Issue a Counter-Notice
However, if the complainant responds badly, or if it seems it won’t be possible to work things out reasonably, you have the ability to file a counter-notice. In order to be valid, the counter-notice must:
- be written.
- contain your signature.
- identify the content you removed, and where it appeared before removal.
- contain a statement of good faith, made under penatly of perjury, that you believe the content in question was published and/or removed as the result of an error or misunderstanding.
- contain your contact information, including your name, address, phone number.
- include a statement that you consent to the jurisdiction of the Federal District Court for your judicial district.
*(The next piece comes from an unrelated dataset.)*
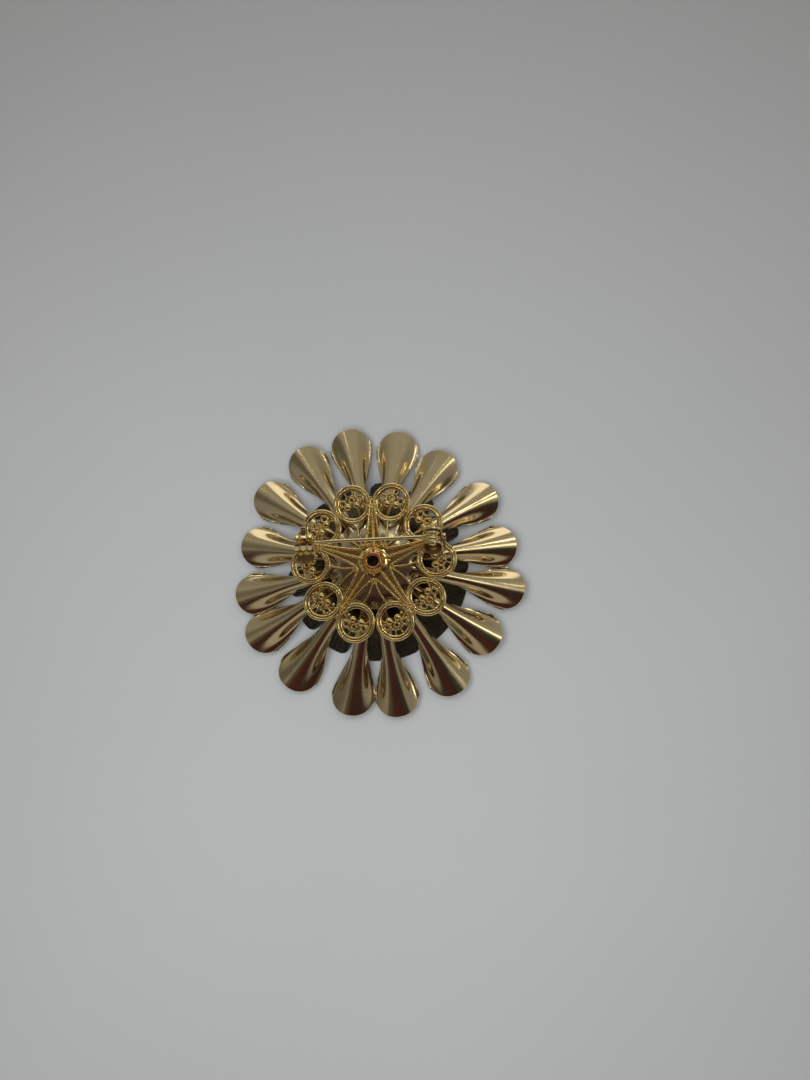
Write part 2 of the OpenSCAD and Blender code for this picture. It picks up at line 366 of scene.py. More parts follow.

Upon receiving your counter-notice, the complainant then has two options—retract their notice, or file a copyright lawsuit. Hope for the first option, but be prepared for the second. The possibility of a lawsuit is all the more reason to make sure you have all your ducks in a row before you file a counter-notice. Try to confirm content ownership on your own first. Issuing a counter-notice out of anger or spite may just lead you to even more trouble, not to mention legal fees.
Get Legal Help
If the situation is particularly sticky, though, or you just don’t feel comfortable tackling it yourself, you may want to consider contacting a copyright lawyer and letting them handle it for you.
It shouldn’t bear repeating, but it does—don’t steal content. Write your own. If you can’t or don’t want to write your own, hire a copywriter. If you can’t or don’t want to hire a copywriter, then consider another line of work because stealing other people’s content for your website is not a sustainable business model. And did we mention it’s just wrong?
But if you’re innocent and you receive a DMCA notice, just know that you have recourse, and that while it may be uncomfortable or frustrating to get it all sorted out, you eventually will, and then can go back to the business of creating original, quality content, and helping to make the Internet a better, more informative—and more honest—place.